At the time the tide was out so we could walk around about half the island on wet sand and mud, and that gave us some nice views of the Abbey.  The smell of sea was strong, but we couldn’t really see the ocean – it was strange.  We decided to go back in and explore the village inside, and eventually ended up at our hotel restaurant for drinks.  I ordered two beers from the menu at random, and one turned out to be a beer spiked with framboise, so it had a sweet berry taste.  Oops.  We killed them anyway, and spent the rest of the afternoon walking up and down the steps and hillsides taking pictures of just about every nook and cranny of the place.

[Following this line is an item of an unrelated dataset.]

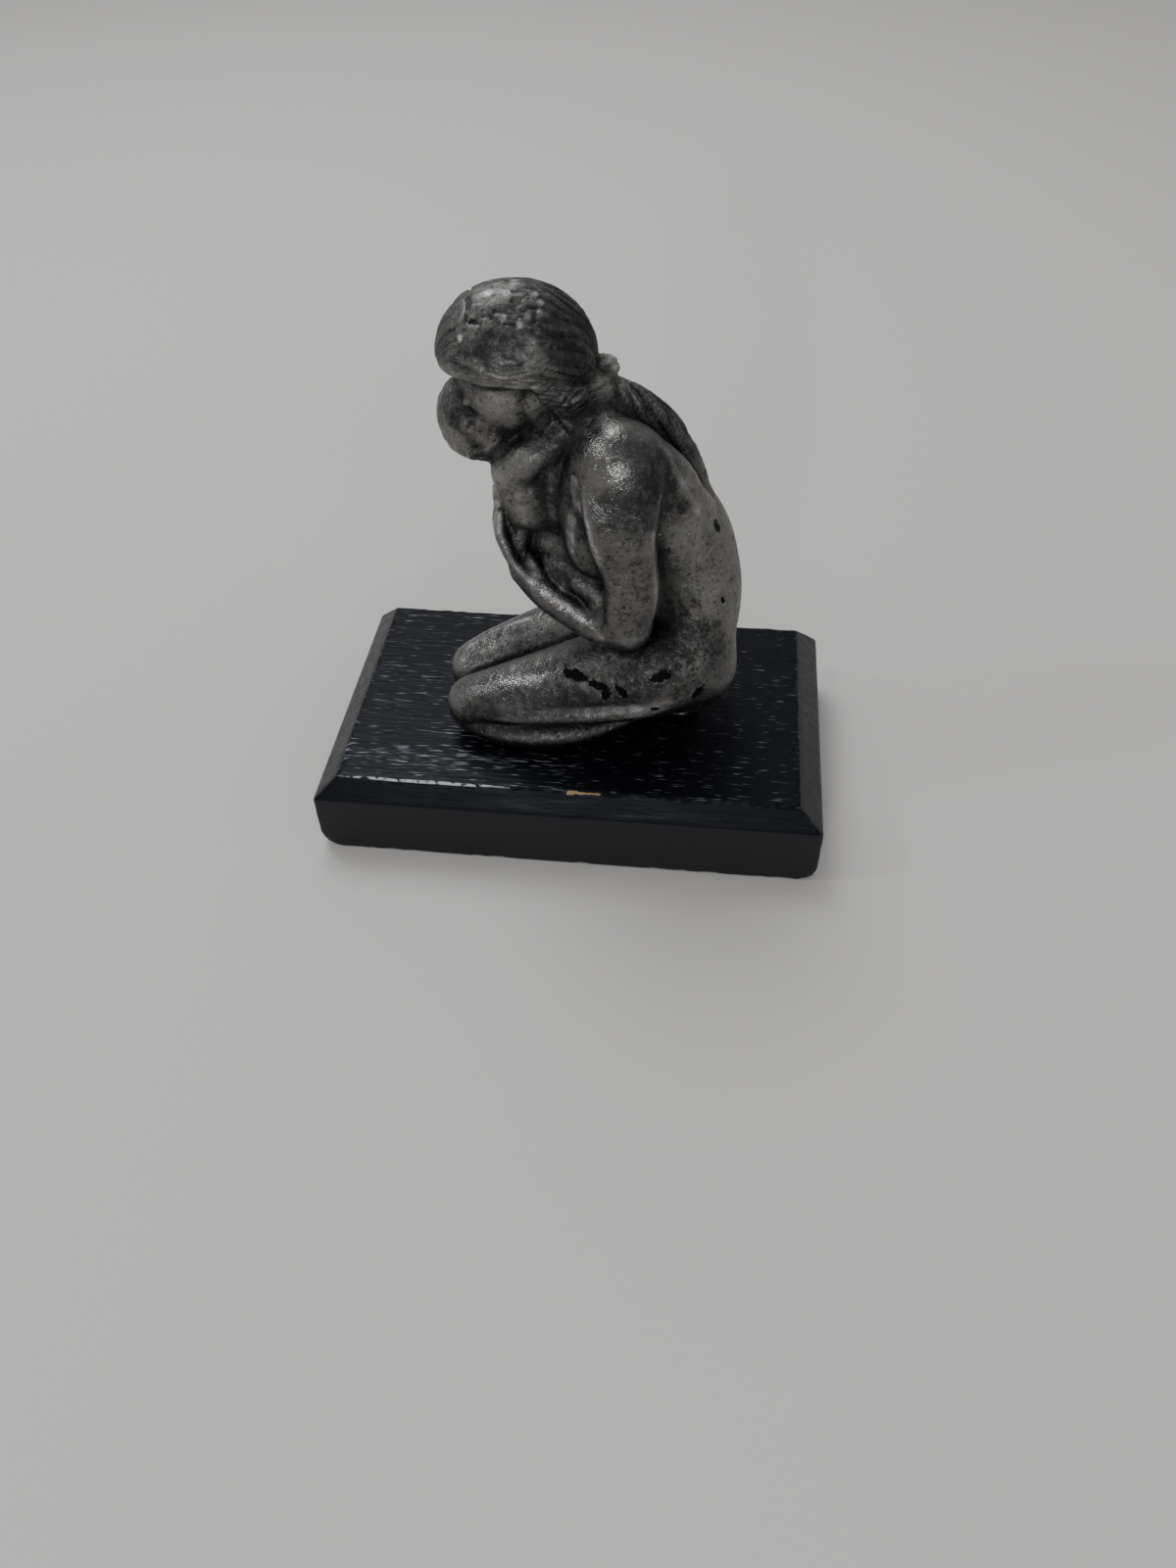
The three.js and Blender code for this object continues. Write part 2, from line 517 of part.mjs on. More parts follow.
// Thins a closed mesh to the wanted number of triangles: the edge whose loss changes the shape least
// is collapsed first, where shape is measured by the squared distance to the planes of the triangles.
function thin({ vertices, triangles }, wanted) {
  const p = Float64Array.from(vertices);
  const t = Int32Array.from(triangles);
  const count = p.length / 3;
  const around = Array.from({ length: count }, () => new Set());
  const quadric = new Float64Array(count * 10);
  const alive = new Uint8Array(count).fill(1);
  const stamp = new Int32Array(count);
  let left = t.length / 3;

  const normalOf = (a, b, c) => {
    const [ux, uy, uz] = [p[3 * b] - p[3 * a], p[3 * b + 1] - p[3 * a + 1], p[3 * b + 2] - p[3 * a + 2]];
    const [vx, vy, vz] = [p[3 * c] - p[3 * a], p[3 * c + 1] - p[3 * a + 1], p[3 * c + 2] - p[3 * a + 2]];
    return [uy * vz - uz * vy, uz * vx - ux * vz, ux * vy - uy * vx];
  };
  for (let f = 0; f < left; f++) {
    const [a, b, c] = t.subarray(3 * f, 3 * f + 3);
    const n = normalOf(a, b, c);
    const size = Math.hypot(...n) || 1e-12;
    const [nx, ny, nz] = n.map((v) => v / size);
    const d = -(nx * p[3 * a] + ny * p[3 * a + 1] + nz * p[3 * a + 2]);
    const q = [nx * nx, nx * ny, nx * nz, nx * d, ny * ny, ny * nz, ny * d, nz * nz, nz * d, d * d];
    for (const v of [a, b, c]) {
      around[v].add(f);
      for (let m = 0; m < 10; m++) quadric[v * 10 + m] += q[m] * size;
    }
  }

  // The best place for the vertex that replaces a and b, and what it costs.
  const q = new Float64Array(10);
  const costAt = (x, y, z) =>
    q[0] * x * x + 2 * q[1] * x * y + 2 * q[2] * x * z + 2 * q[3] * x + q[4] * y * y +
    2 * q[5] * y * z + 2 * q[6] * y + q[7] * z * z + 2 * q[8] * z + q[9];
  function merged(a, b) {
    for (let m = 0; m < 10; m++) q[m] = quadric[a * 10 + m] + quadric[b * 10 + m];
    const A = p.subarray(3 * a, 3 * a + 3);
    const B = p.subarray(3 * b, 3 * b + 3);
    // Minors of the quadric's matrix, for the place where its slope is zero.
    const [m0, m1, m2] = [q[4] * q[7] - q[5] * q[5], q[1] * q[7] - q[5] * q[2], q[1] * q[5] - q[4] * q[2]];
    const [n0, n1, n2] = [q[6] * q[7] - q[5] * q[8], q[6] * q[5] - q[4] * q[8], q[1] * q[8] - q[6] * q[2]];
    const det = q[0] * m0 - q[1] * m1 + q[2] * m2;
    const middle = [0, 1, 2].map((m) => (A[m] + B[m]) / 2);
    const options = [[...A], [...B], middle];
    if (Math.abs(det) > 1e-6) {
      const solved = [
        -(q[3] * m0 - q[1] * n0 + q[2] * n1) / det,
        -(q[0] * n0 - q[3] * m1 + q[2] * n2) / det,
        -(-q[0] * n1 - q[1] * n2 + q[3] * m2) / det,
      ];
      const length = Math.hypot(A[0] - B[0], A[1] - B[1], A[2] - B[2]);
      if (Math.hypot(...solved.map((v, m) => v - middle[m])) < length) options.push(solved);
    }
    let best = null;
    for (const o of options) {
      const cost = costAt(...o);
      if (!best || cost < best.cost) best = { cost, place: o };
    }
    const span = (A[0] - B[0]) ** 2 + (A[1] - B[1]) ** 2 + (A[2] - B[2]) ** 2;
    best.cost = Math.max(best.cost, 0) + 1e-4 * span * span;
    return best;
  }

  const heap = [];
  const push = (item) => {
    let i = heap.push(item) - 1;
    while (i > 0) {
      const up = (i - 1) >> 1;
      if (heap[up].cost <= heap[i].cost) break;
      [heap[up], heap[i]] = [heap[i], heap[up]];
      i = up;
    }
  };
  const pop = () => {
    const top = heap[0];
    const last = heap.pop();
    if (heap.length) {
      heap[0] = last;
      for (let i = 0; ; ) {
        let least = i;
        for (const c of [2 * i + 1, 2 * i + 2]) {
          if (c < heap.length && heap[c].cost < heap[least].cost) least = c;
        }
        if (least === i) break;
        [heap[least], heap[i]] = [heap[i], heap[least]];
        i = least;
      }
    }
    return top;
  };
  const offer = (a, b) => push({ ...merged(a, b), a, b, when: stamp[a] + stamp[b] });
  for (let f = 0; f < left; f++)
    for (let m = 0; m < 3; m++) {
      const [a, b] = [t[3 * f + m], t[3 * f + ((m + 1) % 3)]];
      if (a < b) offer(a, b);
    }

  const neighbours = (v) => {
    const out = new Set();
    for (const f of around[v]) for (let m = 0; m < 3; m++) if (t[3 * f + m] !== v) out.add(t[3 * f + m]);
    return out;
  };
  const unit = (n) => {
    const size = Math.hypot(...n) || 1e-12;
    return n.map((v) => v / size);
  };
  // Whether a triangle would turn over or become a sliver once v moves to the place.
  const spoils = (v, gone, place) => {
    for (const f of around[v]) {
      const ring = [t[3 * f], t[3 * f + 1], t[3 * f + 2]];
      if (ring.includes(gone)) continue;
      const before = unit(normalOf(...ring));
      const keep = [...p.subarray(3 * v, 3 * v + 3)];
      p.set(place, 3 * v);
      const after = normalOf(...ring);
      p.set(keep, 3 * v);
      const [nx, ny, nz] = unit(after);
      if (before[0] * nx + before[1] * ny + before[2] * nz < 0.3 || Math.hypot(...after) < 0.01) return true;
    }
    return false;
  };

  while (left > wanted && heap.length) {
    const { a, b, place, when } = pop();
    if (!alive[a] || !alive[b] || when !== stamp[a] + stamp[b]) continue;
    const near = neighbours(a);
    const shared = [...neighbours(b)].filter((v) => near.has(v));
    if (shared.length !== 2 || spoils(a, b, place) || spoils(b, a, place)) continue;
    for (const f of around[b]) {
      const ring = [t[3 * f], t[3 * f + 1], t[3 * f + 2]];
      if (ring.includes(a)) {
        for (const v of ring) if (v !== b) around[v].delete(f);
        t[3 * f] = -1;
        left--;
      } else {
        for (let m = 0; m < 3; m++) if (t[3 * f + m] === b) t[3 * f + m] = a;
        around[a].add(f);
      }
    }
    alive[b] = 0;
    p.set(place, 3 * a);
    for (let m = 0; m < 10; m++) quadric[a * 10 + m] += quadric[b * 10 + m];
    stamp[a] += stamp[b] + 1;
    for (const v of neighbours(a)) offer(a, v);
  }

  const renumbered = new Map();
  const kept = [];
  const faces = [];
  for (let f = 0; f < t.length / 3; f++) {
    if (t[3 * f] < 0) continue;
    for (let m = 0; m < 3; m++) {
      const v = t[3 * f + m];
      if (!renumbered.has(v)) {
        renumbered.set(v, kept.length / 3);
        kept.push(p[3 * v], p[3 * v + 1], p[3 * v + 2]);
      }
      faces.push(renumbered.get(v));
    }
  }
  return { vertices: new Float32Array(kept), triangles: new Uint32Array(faces) };
}

function geometryOf({ vertices, triangles }) {
  const geometry = new THREE.BufferGeometry();
  geometry.setAttribute("position", new THREE.BufferAttribute(vertices, 3));
  geometry.setIndex(new THREE.BufferAttribute(triangles, 1));
  return geometry;
}

function castingGeometry() {
  const solid = casting();
  const fine = settle(skin(solid, [-30, -24, -1.2], [35, 24, 92], mesh.cell), solid, 0.3);
  const geometry = geometryOf(thin(fine, mesh.triangles));
  geometry.computeVertexNormals();
  return geometry;
}

// The plinth: a straight lower part, and bevels that rise from its edge to the smaller top.
function plinthGeometry() {
  const ring = (insetX, insetY, z) => {
    const [hx, hy] = [plinth.length / 2 - insetX, plinth.depth / 2 - insetY];
    return [[-hx, -hy, z], [hx, -hy, z], [hx, hy, z], [-hx, hy, z]];
  };
  const rings = [
    ring(0, 0, 0),
    ring(0, 0, plinth.height - plinth.bevelRise),
    ring(plinth.endBevel, plinth.sideBevel, plinth.height),
  ];
  const faces = [];
  const quad = (a, b, c, d) => faces.push(a, b, c, a, c, d);
  for (let level = 0; level < 2; level++)
    for (let m = 0; m < 4; m++) {
      const next = (m + 1) % 4;
      quad(rings[level][m], rings[level][next], rings[level + 1][next], rings[level + 1][m]);
    }
  quad(rings[0][3], rings[0][2], rings[0][1], rings[0][0]);
  quad(rings[2][0], rings[2][1], rings[2][2], rings[2][3]);
  const geometry = new THREE.BufferGeometry();
  geometry.setAttribute("position", new THREE.Float32BufferAttribute(faces.flat(), 3));
  geometry.computeVertexNormals();
  return geometry;
}

const castMetal = new THREE.MeshStandardMaterial({ color: 0x4a4a48, roughness: 0.42, metalness: 0.9 });
const blackPaint = new THREE.MeshStandardMaterial({ color: 0x0c0d10, roughness: 0.5, metalness: 0 });

const figure = new THREE.Mesh(castingGeometry(), castMetal);
figure.name = "mother_and_child";
figure.rotation.z = (standsAt.turn * Math.PI) / 180;
figure.position.set(standsAt.x, standsAt.y, plinth.height + standsAt.glueGap);

const base = new THREE.Mesh(plinthGeometry(), blackPaint);
base.name = "plinth";

const statuette = new THREE.Group();
statuette.name = "mother_and_child_statuette";
statuette.add(figure, base);
export default statuette;
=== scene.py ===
"""The looks of a small statuette: a kneeling mother bent over the child in her arms, cast in dark metal, on
a black painted wooden plinth. The casting is sculpted in millimetres in its own frame (the plinth's top is
z = 0, her middle plane is y = 0, she faces -X), and is then set on the plinth in metres."""

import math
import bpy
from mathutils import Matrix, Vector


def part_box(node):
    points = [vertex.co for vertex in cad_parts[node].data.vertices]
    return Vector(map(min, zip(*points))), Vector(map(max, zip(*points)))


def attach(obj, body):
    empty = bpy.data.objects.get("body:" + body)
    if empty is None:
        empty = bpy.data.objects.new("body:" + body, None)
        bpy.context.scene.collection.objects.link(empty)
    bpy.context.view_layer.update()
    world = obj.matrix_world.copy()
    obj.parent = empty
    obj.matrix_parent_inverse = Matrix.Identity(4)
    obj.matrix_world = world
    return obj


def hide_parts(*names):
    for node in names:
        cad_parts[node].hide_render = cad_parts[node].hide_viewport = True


bl_info = {
    "name": "Mother and Child Statuette",
    "version": (1, 0, 0),
    "blender": (4, 5, 0),
    "location": "View3D > Sidebar > Statuette",
    "description": "Sculpts the casting, builds the plinth and sets a plain studio round them",
    "category": "Object",
}

import bpy
import numpy as np
from mathutils import Euler, Matrix, Vector

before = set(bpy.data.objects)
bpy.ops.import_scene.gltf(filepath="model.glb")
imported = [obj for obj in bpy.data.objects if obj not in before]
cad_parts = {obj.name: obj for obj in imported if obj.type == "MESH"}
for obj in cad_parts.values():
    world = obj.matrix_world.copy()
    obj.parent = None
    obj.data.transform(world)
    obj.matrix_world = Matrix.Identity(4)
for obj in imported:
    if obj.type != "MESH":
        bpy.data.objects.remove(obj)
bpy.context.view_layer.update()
PLINTH_LOW, PLINTH_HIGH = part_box("plinth")

MM = 0.001

# Where the casting stands on the plinth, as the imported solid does.
CASTING_TURN = math.radians(7)
CASTING_SPOT = (0.0, -2.6 * MM, PLINTH_HIGH.z + 0.3 * MM)
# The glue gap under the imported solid, which the sculpted casting fills.
GLUE_GAP = 0.28

# Driving points of the head, in the casting's frame.
HEAD_CENTRE = (-8.5, 0, 76.2)
HEAD_RADII = (13.3, 10, 11.5)
KNOT = (5.0, 0.2, 71.6)
BROW = (-21, 0, 73)
# How much her shoulders lean over, as a slope.
SHOULDER_TIP = 0.13
# Radii of the grooves cut for the strokes in the hair and for the lines between the fingers.
STROKE_RADIUS = 0.36
FINGER_GAP_RADIUS = 0.42

# The box that the casting is sculpted in, and how near its surface each grid point gets its own distance.
SCULPT_LOW = (-28.6, -21.0, -1.2)
SCULPT_HIGH = (34.0, 21.0, 89.5)
SCULPT_REACH = 1.2

# The plinth's bevels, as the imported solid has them.
BEVEL_RISE = 4.6 * MM
END_BEVEL = 4.9 * MM
SIDE_BEVEL = 2.8 * MM


# Marks on the metal, in the casting's frame and in millimetres.
# Chips in its skin: the middle, half length and half height, and lean in degrees.
CHIPS = [
    ((-0.4, -13.4, 19.3), (2.5, 0.85), 2), ((3.6, -15.4, 18.6), (2.2, 0.7), 6),
    ((5.3, -16.3, 17.2), (0.8, 1.3), 10), ((8.3, -17.0, 18.0), (0.8, 1.5), -35),
    ((15.6, -17.0, 21.8), (2.2, 0.9), -8), ((22.4, -16.2, 17.0), (0.7, 1.6), 50),
    ((14.3, -17.8, 14.9), (0.9, 0.35), 0), ((24.9, -6.3, 46.9), (0.35, 1.5), -25),
    ((26.6, -9.6, 33.2), (0.3, 0.8), -20),
]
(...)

Dinner was at a small restaurant that was one of the only places that stayed open after 8 pm.  The food was pretty good, but the restaurant itself was quite touristy.  Kuniko had grilled lamb, I had some local crab (all body and very tiny legs!), and I also had a side dish of ratatouille that hit the spot.  Complete with red wine and a cheese platter for dessert – we were happy to be back in France.

As usual Kuniko made lots of attempts at communication in the local language, and as usual the servers were charmed by her efforts.  The way she laughs and smiles at her own attempts, success or failure, somehow always wins the servers to our side.  It is one of my favorite things about traveling with her.

With dinner out of the way we walked back out into the darkness to get some pictures of the abbey at night.  It still was barely getting dark at 10 pm, so it took a while to get the shots I wanted.  Finally we came back to the hotel and called it a night.  We went to bed at the latest hour so far! It had been a busy day in two countries!